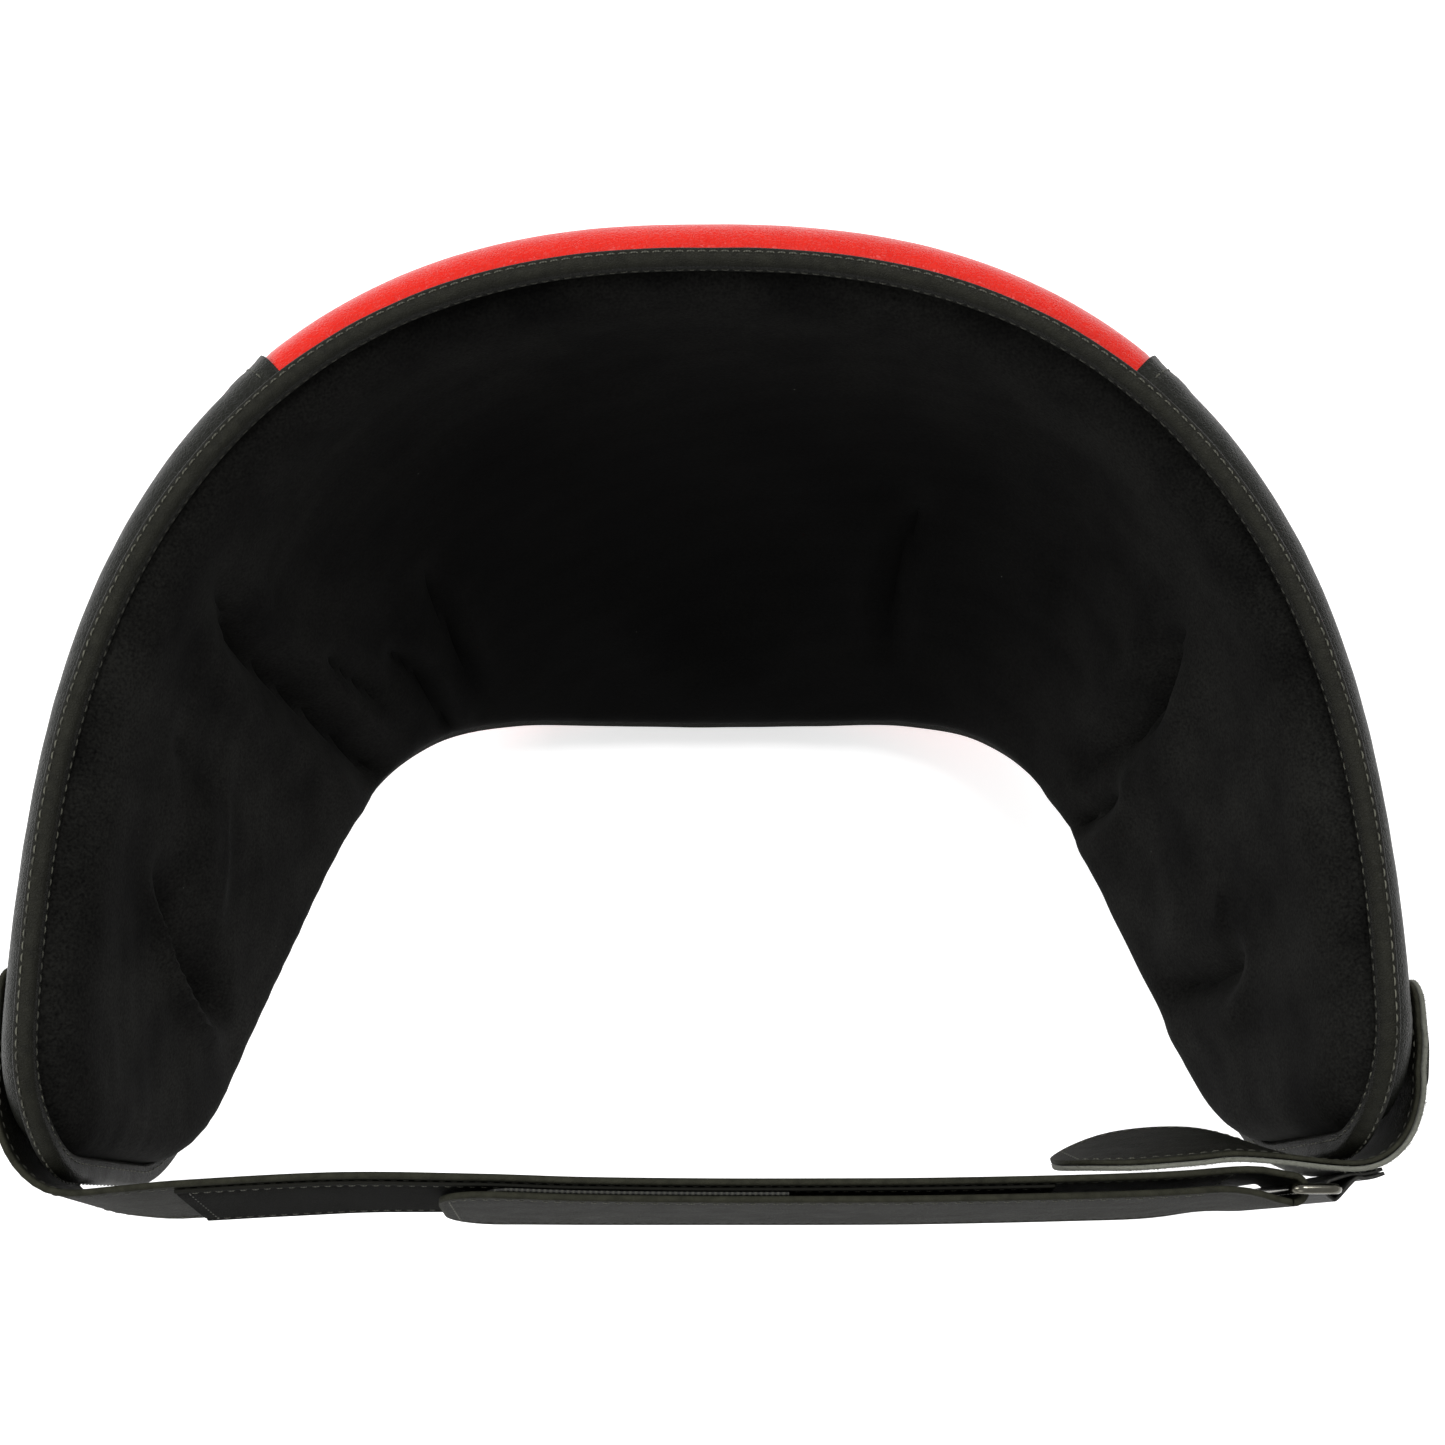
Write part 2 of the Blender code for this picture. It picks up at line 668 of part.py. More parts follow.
def build_cup_trim():
    """A rubber bead all round the cup's edge, just outside it."""
    angles = np.arange(40) * 2 * math.pi / 40
    out = 1.0 + (TRIM_RADIUS + 0.0008) / CUP_HALF_WIDTH
    points = cup_points(np.full_like(angles, out), angles, np.full_like(angles, CUP_LEVEL))
    add_tube("cup_edge_trim", points, TRIM_RADIUS, "trim_rubber", closed=True)


# ---------------------------------------------------------------- edge binding


def edge_grid(inset):
    """u and v of points all round the pad, a little way in from its edge."""
    u, end = grid_columns()
    top, hem, place = grid_rows()
    r = HIP_CORNER_RADIUS
    inward = lambda x: np.where(x < r, inset + x * (r - inset) / r, x)
    u_grid, v_grid = grid_places(u, inward(end), inward(top), inward(hem), place)
    loops = []
    for grid in (u_grid, v_grid):
        loops.append(np.concatenate([grid[:-1, 0], grid[-1, :-1], grid[:0:-1, -1], grid[0, :0:-1]]))
    return loops


def build_binding():
    """A leather strip folded over the edge: a U section swept round it."""
    edge, deep = edge_grid(0.0), edge_grid(BINDING_DEPTH)
    base, normal = sheet(*edge), outward(*edge)
    leg, leg_normal = sheet(*deep), outward(*deep)
    away = unit(base - leg)
    inside = SEAM_HALF + BINDING_GAP
    outside = inside + BINDING
    tip = BINDING_GAP + BINDING
    at_leg = lambda level: leg + leg_normal * level
    at_edge = lambda level, out: base + normal * level + away * out
    section = [
        at_leg(outside),
        at_edge(outside, 0.3 * tip),
        at_edge(0.55 * outside, tip),
        at_edge(-0.55 * outside, tip),
        at_edge(-outside, 0.3 * tip),
        at_leg(-outside),
        at_leg(-inside),
        at_edge(-inside, BINDING_GAP),
        at_edge(inside, BINDING_GAP),
        at_leg(inside),
    ]
    sides = len(section)
    points = np.stack(section, axis=1)
    count = len(base)
    faces = []
    for i in range(count):
        j = (i + 1) % count
        for k in range(sides):
            m = (k + 1) % sides
            a, b, c, d = i * sides + k, j * sides + k, j * sides + m, i * sides + m
            faces += [(a, b, d), (b, c, d)] if k in (0, 6) else [(a, b, c), (a, c, d)]
    add_mesh("edge_binding", points.reshape(-1, 3), faces, "black_leather")


# ---------------------------------------------------------------- strips: strap, flap, tapes


class Strip:
    """A flat strip's route: its middle line, the direction across it (up) and its outward normal."""

    def __init__(self, middle, across, normal):
        self.middle, self.across, self.normal = middle, across, normal
        steps = np.linalg.norm(np.diff(middle, axis=0), axis=1)
        self.run = np.concatenate([[0.0], np.cumsum(steps)])

    def joined(self, middle, across, normal):
        """The route with more stations after its last."""
        parts = zip((self.middle, self.across, self.normal), (middle, across, normal))
        return Strip(*(np.vstack(pair) for pair in parts))

    def at(self, run, level=0.0):
        run = np.asarray(run, float)
        level = np.broadcast_to(level, run.shape)[:, None]
        read = lambda values: np.stack([np.interp(run, self.run, values[:, k]) for k in range(3)], axis=-1)
        normal = unit(read(self.normal))
        return read(self.middle) + normal * level, unit(read(self.across)), normal

    def distance_at_x(self, x):
        """Distance along the route where it crosses x, beyond the hip."""
        behind = np.where(self.middle[:, 1] > RIM_END_Y - 0.012)[0]
        order = np.argsort(self.middle[behind, 0])
        return float(np.interp(x, self.middle[behind][order, 0], self.run[behind][order]))


def wing_stations(u_from, u_to, count, lift):
    """Stations of a strip lying on a hip's outer face, its middle at the belt's height."""
    u = np.linspace(u_from, u_to, count)
    v_fine = np.linspace(0.0, 1.0, 101)
    v = np.array([np.interp(-BELT_Z, -sheet(one, v_fine)[:, 2], v_fine) for one in u])
    normal = outward(u, v)
    middle = sheet(u, v) + normal * (outer_face(u, v) + lift)[:, None]
    up = unit(sheet(u, v - 0.02) - sheet(u, v + 0.02))
    return middle, up, normal


def route_strip(route, wing, lift):
    """A strip that starts on a hip's outer face and follows a plan route from there."""
    middle, up, normal = wing_stations(*wing, 6, lift)
    plan = np.array(route, float)
    control = np.vstack([middle, np.column_stack([plan[:, :2], np.full(len(plan), BELT_Z)])])
    tilt = np.concatenate([np.zeros(len(middle)), plan[:, 2]])
    curve = smooth_route(np.column_stack([control, tilt]), 8)
    points = curve[:, :3]
    along = unit(np.gradient(points, axis=0) * (1, 1, 0))
    side = 1.0 if wing[0] > 0 else -1.0
    level_out = np.stack([-along[:, 1] * -side, along[:, 0] * -side, np.zeros(len(along))], axis=-1)
    lean = np.radians(curve[:, 3])[:, None]
    z = np.array([0.0, 0.0, 1.0])
    across = z * np.cos(lean) - level_out * np.sin(lean)
    normals = level_out * np.cos(lean) + z * np.sin(lean)
    on_wing = smoothstep((np.arange(len(points)) - 8 * 5) / 10.0)[:, None]
    first = np.arange(len(points)) / 8.0
    wing_up = np.stack([np.interp(first, np.arange(6), up[:, k]) for k in range(3)], axis=-1)
    wing_normal = np.stack([np.interp(first, np.arange(6), normal[:, k]) for k in range(3)], axis=-1)
    across = unit(wing_up * (1 - on_wing) + across * on_wing)
    normals = unit(wing_normal * (1 - on_wing) + normals * on_wing)
    return Strip(points, across, normals)


def half_widths(run, width, start_radius, end_radius):
    """Half the strip's width along it, with its corners rounded at each end."""
    from_start, from_end = np.abs(run - run[0]), np.abs(run[-1] - run)
    cut = np.zeros_like(run)
    for distance, radius in ((from_start, start_radius), (from_end, end_radius)):
        if radius:
            cut = np.maximum(cut, corner_inset(distance, radius))
    return width / 2 - cut


def rounded_runs(start, end, spacing, start_radius, end_radius):
    """Distances along a strip, closer together round its corners."""
    direction = 1.0 if end > start else -1.0
    arc = 1.0 - np.cos(np.linspace(0.0, math.pi / 2, 6))
    first = start + direction * (start_radius or 0.0)
    last = end - direction * (end_radius or 0.0)
    count = max(2, round(abs(last - first) / spacing))
    runs = [start + direction * start_radius * arc[:-1]] if start_radius else []
    runs.append(np.linspace(first, last, count + 1))
    if end_radius:
        runs.append((end - direction * end_radius * arc[:-1])[::-1])
    return np.concatenate(runs)


def strip_solid(name, strip, run, levels, width, material, radii=(0.0, 0.0)):
    """A flat strip as a solid, over distances along its route and between two levels."""
    half = half_widths(run, width, *radii)[:, None]
    faces = []
    for level in levels:
        middle, across, _ = strip.at(run, level)
        faces.append(np.stack([middle + across * half, middle - across * half], axis=1))
    return slab(name, faces[1], faces[0], material)


def hang(name, pivot, objects):
    """An empty on a joint's axis, with the pieces that turn about it."""
    empty = bpy.data.objects.new(name, None)
    bpy.context.scene.collection.objects.link(empty)
    empty.empty_display_size = 0.02
    empty.location = pivot
    for obj in objects:
        obj.data.transform(Matrix.Translation(-Vector(pivot)))
        obj.parent = empty


def half_turn():
    """The strap's route round the ring's near bar, from its inner side to its outer side."""
    angles = np.linspace(1.5 * math.pi, 0.5 * math.pi, 13)[1:]
    out = np.stack([np.cos(angles), np.sin(angles), np.zeros(12)], axis=-1)
    middle = np.array([RING_NEAR_X, RING_Y, BELT_Z]) + out * FOLD_RADIUS
    return middle, np.tile([0.0, 0.0, 1.0], (12, 1)), -out


def tail_level(strap, run):
    """Level of the tail's middle over the strap: high at the ring, then lying on the tapes."""
    settled = STRAP_LEATHER + 2 * TAPE + 3 * STACK_GAP
    near_ring = 1.0 - smoothstep((strap.run[-1] - run) / 0.040)
    return settled + (2 * FOLD_RADIUS - settled) * near_ring


def build_strap():
    half = STRAP_LEATHER / 2
    strap = route_strip(STRAP_ROUTE, (STRAP_START_U, STRAP_LEAVE_U), half + 2 * STACK_GAP)
    bar = strap.run[-1]
    whole = strap.joined(*half_turn())
    start = (STRAP_END_RADIUS / 2, 0.0)
    run = rounded_runs(0.0, bar, 0.012, *start)
    turn = np.linspace(bar, whole.run[-1] - STACK_GAP / 2, 13)[1:]
    run = np.concatenate([run, turn])
    strip_solid("waist_strap", whole, run, (-half, half), STRAP_WIDTH, "strap_leather", start)

    pile = (half + STACK_GAP, half + STACK_GAP + TAPE)
    run = np.linspace(strap.distance_at_x(LOOP_FROM_X), strap.distance_at_x(LOOP_TO_X), 20)
    strip_solid("loop_tape", strap, run, pile, TAPE_WIDTH, "loop_tape")

    hooks = (pile[1] + STACK_GAP, pile[1] + STACK_GAP + TAPE)
    rounded = (0.0, STRAP_END_RADIUS / 2)
    run = rounded_runs(strap.distance_at_x(HOOK_FROM_X), strap.distance_at_x(HOOK_TO_X), 0.012, *rounded)
    hook = strip_solid("hook_tape", strap, run, hooks, TAPE_WIDTH, "hook_tape", rounded)

    rounded = (0.0, STRAP_END_RADIUS)
    run = rounded_runs(bar - STACK_GAP, strap.distance_at_x(TAIL_TIP_X), 0.012, *rounded)
    level = tail_level(strap, run)
    levels = (level - half, level + half)
    tail = strip_solid("strap_tail", strap, run, levels, STRAP_WIDTH, "strap_leather", rounded)
    hang("tail_pivot", (RING_NEAR_X + STACK_GAP, RING_Y + FOLD_RADIUS + half, BELT_Z), [tail, hook])

    patch = (half + STACK_GAP, half + STACK_GAP + PATCH)
    run = rounded_runs(0.004, 0.044, 0.008, 0.005, 0.005)
    strip_solid("left_strap_patch", strap, run, patch, PATCH_WIDTH, "black_leather", (0.005, 0.005))


def build_flap():
    """The two-layer flap that starts on the right hip and lies behind the ring."""
    half = (FLAP_LEATHER + FLAP_FELT + STACK_GAP) / 2
    flap = route_strip(FLAP_ROUTE, (FLAP_START_U, FLAP_LEAVE_U), half + 2 * STACK_GAP)
    hinge = flap.distance_at_x(FLAP_HINGE_X)
    layers = {
        "leather": ("strap_leather", (-half, -half + FLAP_LEATHER)),
        "felt": ("felt", (half - FLAP_FELT, half)),
    }
    start, finish = (STRAP_END_RADIUS / 2, 0.0), (0.0, FLAP_END_RADIUS)
    fixed_run = rounded_runs(0.0, hinge - STACK_GAP / 2, 0.009, *start)
    free_run = rounded_runs(hinge + STACK_GAP / 2, flap.run[-1], 0.009, *finish)
    free = []
    for name, (material, levels) in layers.items():
        strip_solid(f"flap_{name}", flap, fixed_run, levels, STRAP_WIDTH, material, start)
        free.append(strip_solid(f"flap_end_{name}", flap, free_run, levels, STRAP_WIDTH, material, finish))
    hang("flap_pivot", flap.at([hinge], -half)[0][0], free)
    patch = (half + 2 * STACK_GAP, half + 2 * STACK_GAP + PATCH)
    run = rounded_runs(0.004, 0.030, 0.008, 0.005, 0.005)
    strip_solid("right_flap_patch", flap, run, patch, PATCH_WIDTH, "black_leather", (0.005, 0.005))
    build_keeper(flap, half)


def build_keeper(flap, half):
    """A short webbing loop round the ring's far bar, both ends sewn down on the flap."""
    around = RING_WIRE + STACK_GAP + KEEPER_WEB / 2
    first = half + STACK_GAP + KEEPER_WEB / 2
    second = first + KEEPER_WEB + STACK_GAP
    bar = np.array([RING_FAR_X, RING_Y, BELT_Z])
    reach = flap.distance_at_x(RING_FAR_X)
    lower = flap.at(np.linspace(reach - 0.016, reach - 0.005, 4), first)[0]
    upper = flap.at(np.linspace(reach - 0.006, reach - 0.016, 4), second)[0]
    angles = np.radians([-80.0, -50.0, -20.0, 10.0, 40.0, 70.0, 100.0])
    turn = bar + around * np.stack([np.cos(angles), np.sin(angles), np.zeros(7)], axis=-1)
    middle = smooth_route(np.vstack([lower, turn, upper]) * (1, 1, 0) + (0, 0, BELT_Z), 2)
    along = unit(np.gradient(middle, axis=0))
    normal = np.stack([-along[:, 1], along[:, 0], np.zeros(len(along))], axis=-1)
    up = np.array([0.0, 0.0, KEEPER_WIDTH / 2])
    sides = []
    for level in (KEEPER_WEB / 2, -KEEPER_WEB / 2):
        line = middle + normal * level
        sides.append(np.stack([line - up, line + up], axis=1))
    slab("ring_keeper", sides[0], sides[1], "webbing")


def build_ring():
    """A rectangular loop of round steel wire, its long bars upright."""
    half_x = (RING_NEAR_X - RING_FAR_X) / 2
    points = []
    for sx, sz, start in ((1, 1, 0), (-1, 1, 90), (-1, -1, 180), (1, -1, 270)):
        for step in range(5):
            angle = math.radians(start + step * 22.5)
            x = half_x + sx * (half_x - RING_CORNER) + RING_CORNER * math.cos(angle)
            z = sz * (RING_HALF_HEIGHT - RING_CORNER) + RING_CORNER * math.sin(angle)
            points.append((x, 0.0, z))
    ring = add_tube("buckle_ring", points, RING_WIRE, "steel", closed=True)
    ring.location = (RING_FAR_X, RING_Y, BELT_Z)


def clear_scene():
    for obj in list(bpy.data.objects):
        bpy.data.objects.remove(obj)


def main():
    clear_scene()
    build_covers()
    build_lining()
    build_foams()
    build_cup()
    build_cup_trim()
    build_binding()
    build_strap()
    build_flap()
    build_ring()


main()
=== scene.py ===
"""Looks for a boxing groin protector: leather covers, padded lining, bound edge, strap, guard flap and ring.

Everything is in metres in the part's own frame: the origin is the centre of the waist opening, +Z is up
the wearer's body, -Y their front and +X their left. The pad is one curved sheet, read as sheet(u, v):
u runs from the right hip's rear end (-1) over the belly (0) to the left hip's (+1), v from the top
edge (0) down to the hem (1). Covers and lining lie at levels along the sheet's outward normal.
"""

import math

import bpy
import numpy as np
from mathutils import Matrix, Vector


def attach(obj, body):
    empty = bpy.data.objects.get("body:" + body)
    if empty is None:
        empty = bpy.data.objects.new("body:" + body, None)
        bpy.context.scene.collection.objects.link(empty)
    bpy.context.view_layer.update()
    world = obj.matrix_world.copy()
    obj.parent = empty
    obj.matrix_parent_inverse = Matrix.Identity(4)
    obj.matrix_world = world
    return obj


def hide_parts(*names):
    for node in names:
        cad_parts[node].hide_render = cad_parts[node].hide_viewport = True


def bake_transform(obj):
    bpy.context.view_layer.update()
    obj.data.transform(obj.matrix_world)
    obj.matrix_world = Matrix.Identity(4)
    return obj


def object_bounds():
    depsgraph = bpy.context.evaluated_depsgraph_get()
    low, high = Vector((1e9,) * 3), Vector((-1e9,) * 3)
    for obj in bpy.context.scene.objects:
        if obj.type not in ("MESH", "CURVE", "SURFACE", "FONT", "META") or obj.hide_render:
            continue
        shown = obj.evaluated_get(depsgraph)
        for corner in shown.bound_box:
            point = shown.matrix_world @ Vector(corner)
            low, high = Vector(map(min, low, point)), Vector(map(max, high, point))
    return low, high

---

WHAT TO DO: Set down exactly the lines from the line that contains "build_lining()" to the line that contains "import math", both lines included, and nothing more.

EXERCISE RESPONSE:
    build_lining()
    build_foams()
    build_cup()
    build_cup_trim()
    build_binding()
    build_strap()
    build_flap()
    build_ring()


main()
=== scene.py ===
"""Looks for a boxing groin protector: leather covers, padded lining, bound edge, strap, guard flap and ring.

Everything is in metres in the part's own frame: the origin is the centre of the waist opening, +Z is up
the wearer's body, -Y their front and +X their left. The pad is one curved sheet, read as sheet(u, v):
u runs from the right hip's rear end (-1) over the belly (0) to the left hip's (+1), v from the top
edge (0) down to the hem (1). Covers and lining lie at levels along the sheet's outward normal.
"""

import math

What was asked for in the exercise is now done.